John Ingersoll was the bank’s first vice-president; Robert H. Pomeroy was the bank’s first cashier. The successive cashiers after Pomeroy were Frank Carver, Le Roy Tuttle, John A. Rasbach, H. H. Devendorf, and Floyd C. Shepard. The bank suspended business in 1866, paying all of its liabilities in full. The cashiers who wrote the letters in this collection are John H. Pomeroy (1856), John A. Rasbach (1856), H. H. Devendorf (1856 and 1859), and Floyd C. Shephard (1859).

Robert H. Pomeroy was the first cashier of the Ilion Bank. He was also involved in organizing the Mohawk Gaslight Company, which was organized October 3, 1860, and acted as treasurer for the company. At a later date the company was consolidated with the works at Ilion, a new company formed called the Ilion and Mohawk Gaslight Company. After the consolidation the works were located about half a mile east of Ilion and both villages were supplied with gas. Pomeroy committed suicide in 1867 by taking poison. At the time he had recently left the Mohawk Valley National Bank as its cashier. A heavy defalcation had been discovered, but a letter left by Pomeroy stated he was innocent and that the bank had been robbed since he left it.

After Pomeroy left Ilion Bank, he was replaced by Frank Carver as cashier, and after Carver left, Le Roy Tuttle (1821-1894) took over as cashier. He was born in Columbus, New York, and was a banker in Cooperstown. He later removed to Ilion where he became connected with the Ilion Bank as its cashier once Pomeroy left. Tuttle later moved to Nebraska and was one of the founders of the Western Exchange Fire & Marine Insurance Co., and later acted as assistant treasurer of the United States and in 1886 was acting treasurer of the United States.

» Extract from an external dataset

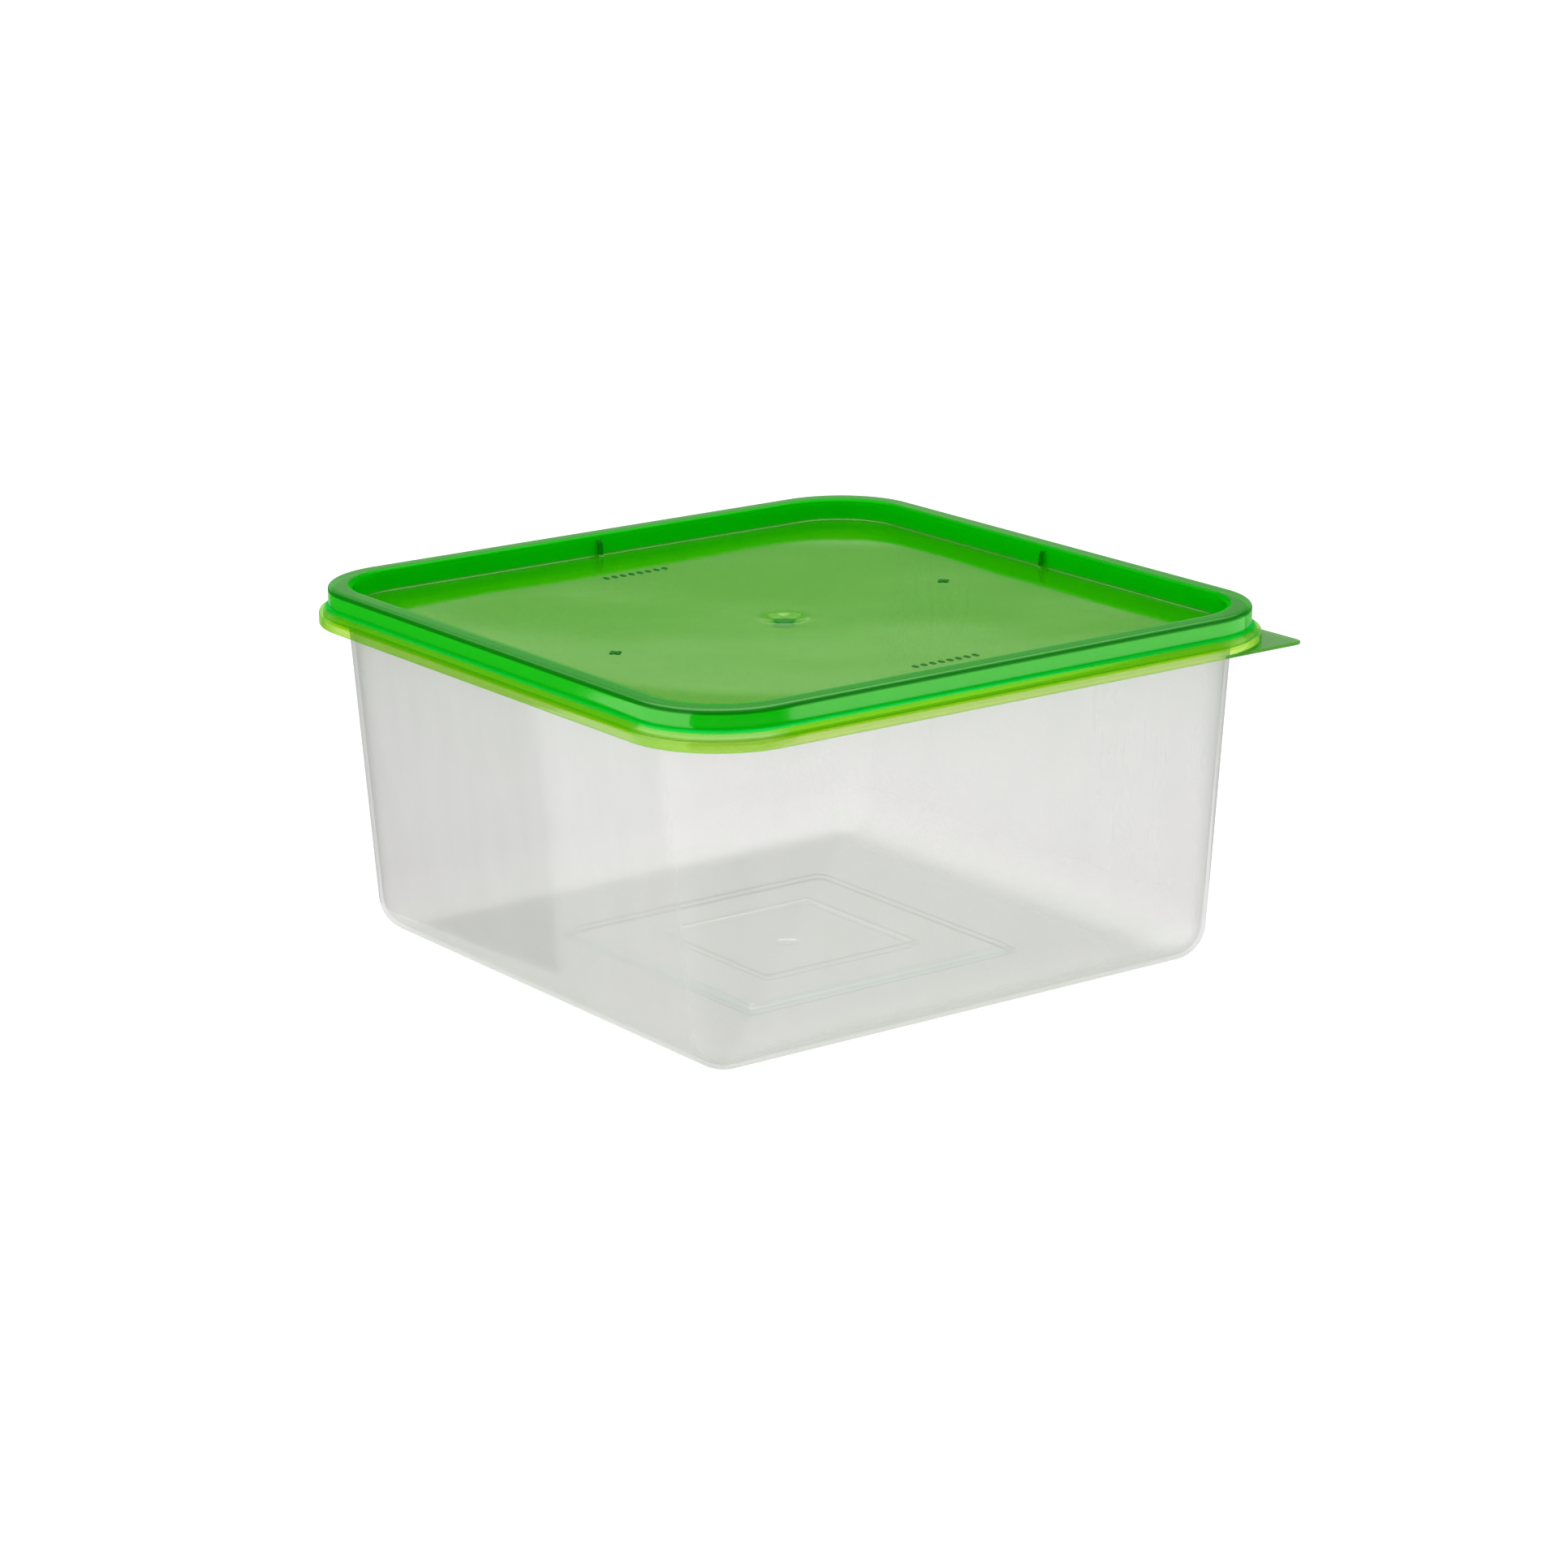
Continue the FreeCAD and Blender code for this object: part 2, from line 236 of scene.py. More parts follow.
def build_container():
    rings = []
    zi = WALL + FOOT_H - FOOT_IN_H
    # inside of the base, from the centre out
    for a in (0.8, 1.6, 2.3, 2.7):
        rings.append((a, zi + 0.35, a))
    rings += [(2.95, zi + 0.25, 2.95), (3.15, zi + 0.05, 3.15), (3.4, zi, 3.4)]
    for a, r in ((5, 5), (8, 7), (12, 7), (16, 5.5), (20, 3.5), (22.3, 2.4)):
        rings.append((a, zi, r))
    step = rounded([(22.9, zi, 0), (FOOT_IN_A - 0.7, zi, 0.25),
                    (FOOT_IN_A - 0.2, WALL + FOOT_H, 0.25), (FOOT_IN_A + 0.8, WALL + FOOT_H, 0)])
    rings += [(a, z, 2.2) for a, z in step]
    for a in (28, 32, 36, 39):
        rings.append((a, WALL + FOOT_H, 3.0))
    step = rounded([(40.2, WALL + FOOT_H, 0), (FOOT_A - FOOT_H + 0.6, WALL + FOOT_H, 0.35),
                    (FOOT_A + 0.75, WALL, 0.35), (44.2, WALL, 0)])
    rings += [(a, z, 3.6) for a, z in step]
    for a in (46.5, 49):
        rings.append((a, WALL, 3.0))
    # inner wall, rim, flange
    ai0 = tub_a(WALL, -WALL)
    inner = rounded([(52.0, WALL, 0), (ai0, WALL, 9.3), (tub_a(RIM_TOP, -WALL), RIM_TOP, 0.45),
                     (90.5, RIM_TOP, 1.0), (90.5, 88.5, 0.25), (93.2, 88.5, 0.25),
                     (93.2, 87.4, 0.25), (89.4, 87.4, 0.2), (89.4, 92.8, 0.35),
                     (tub_a(92.8), 92.8, 0.35), (BASE_A, 0, 10.4), (52.0, 0, 0)], 5)
    pts = split_long(inner, 4.0)
    n_in = None
    for k, (a, z) in enumerate(pts):
        if n_in is None and a > 87.9 and z > 93.9:
            n_in = k
    last_out = None
    for k in range(len(pts) - 1, 0, -1):
        if pts[k][1] > 92.6:
            last_out = k
            break
    for k, (a, z) in enumerate(pts):
        if k <= n_in:
            r = r_wall(a, z, -WALL)
        elif k >= last_out:
            r = r_wall(a, z, 0.0)
        else:
            # rim: corner radius grows with the outward offset
            r = np.interp(a, [tub_a(93, -WALL), tub_a(93), 90.5, 93.2],
                          [tub_r(93, -WALL), tub_r(93), 22.3, 24.7])
        rings.append((a, z, float(r)))
    # underside of the base
    for a in (49, 46.5):
        rings.append((a, 0, 3.0))
    step = rounded([(43.6, 0, 0), (FOOT_A, 0, 0.3), (FOOT_A - FOOT_H, FOOT_H, 0.3), (39.4, FOOT_H, 0)])
    rings += [(a, z, 3.0) for a, z in step]
    for a in (36, 32, 28, 26):
        rings.append((a, FOOT_H, 3.0))
    step = rounded([(25.4, FOOT_H, 0), (FOOT_IN_A + 0.7, FOOT_H, 0.2),
                    (FOOT_IN_A + 0.2, FOOT_H - FOOT_IN_H, 0.2), (23.4, FOOT_H - FOOT_IN_H, 0)])
    rings += [(a, z, 2.2) for a, z in step]
    zu = FOOT_H - FOOT_IN_H
    for a, r in ((21, 3), (17, 5), (12, 7), (8, 7), (5, 5), (3.2, 3.2)):
        rings.append((a, zu, r))
    rings += [(2.85, zu - 0.05, 2.85), (2.75, zu - 0.25, 2.75), (2.5, zu - 0.38, 2.5)]
    for a in (1.8, 0.9):
        rings.append((a, zu - 0.4, a))

    def tweak(R):
        # moulded walls sink in a little between the corners
        x, y, z = R[..., 0], R[..., 1], R[..., 2]
        h = np.clip(z / 80.0, 0, 1)
        bow = 0.30 * np.sin(np.pi * np.clip(h, 0, 1)) ** 1.2
        wide = np.clip(1 - (np.minimum(np.abs(x), np.abs(y)) / 68.0) ** 2, 0, 1) ** 2
        far = np.maximum(np.abs(x), np.abs(y)) > 76
        m = bow * wide * far
        sx = np.where(np.abs(x) >= np.abs(y), np.sign(x), 0)
        sy = np.where(np.abs(y) > np.abs(x), np.sign(y), 0)
        R[..., 0] -= sx * m
        R[..., 1] -= sy * m
        return R

    return sweep("container_shell", rings, cap_lo=zi + 0.35, cap_hi=zu - 0.4, tweak=tweak)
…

John A. Rasbach replaced Leroy Tuttle as the cashier of the Ilion Bank when Tuttle went west to Nebraska. Rasbach was formerly a prominent attorney of Ilion. He was a great-grandson of a Palatine settler, Johannes Rasbach, who located about a mile east of Fort Dayton in 1726. John A. Rasbach was born May 9, 1805; worked on a farm, taught school, and was a merchant in Herkimer, and was also postmaster and justice of the peace for about twelve years. During this time, he read law and was admitted to the Bar in 1841. In 1852 he bought a farm near Ilion and moved there, where he became an active factor in the progress of that section, particularly in railroad operations. He died at his home in Ilion.

H. H. Devendorf replaced Rasbach in November 1857 as cashier of Ilion Bank. He was   treasurer of the Syracuse Mutual Gymnasium when it was organized in 1852. He was previously cashier of the Chittenango Bank of Chittenango, New York.

Floyd C. Shepard, of German Flats, was a native of Otsego County, born September 21, 1824. After clerking and being engaged in mercantile business for some years he came to Ilion as teller of the Ilion Bank and was subsequently made cashier in February 1859, replacing Devendorf, which position he held until 1866 when the bank closed. He was county treasurer one term, from 1863 to 1866. He was with the Remington’s as a financial manager for twenty years

After the Ilion Bank closed in 1867, the Ilion National Bank and Trust Company was organized the same year. Floyd C. Shepard, who was the cashier of Ilion Bank at the time it closed, became a cashier at Ilion National Bank.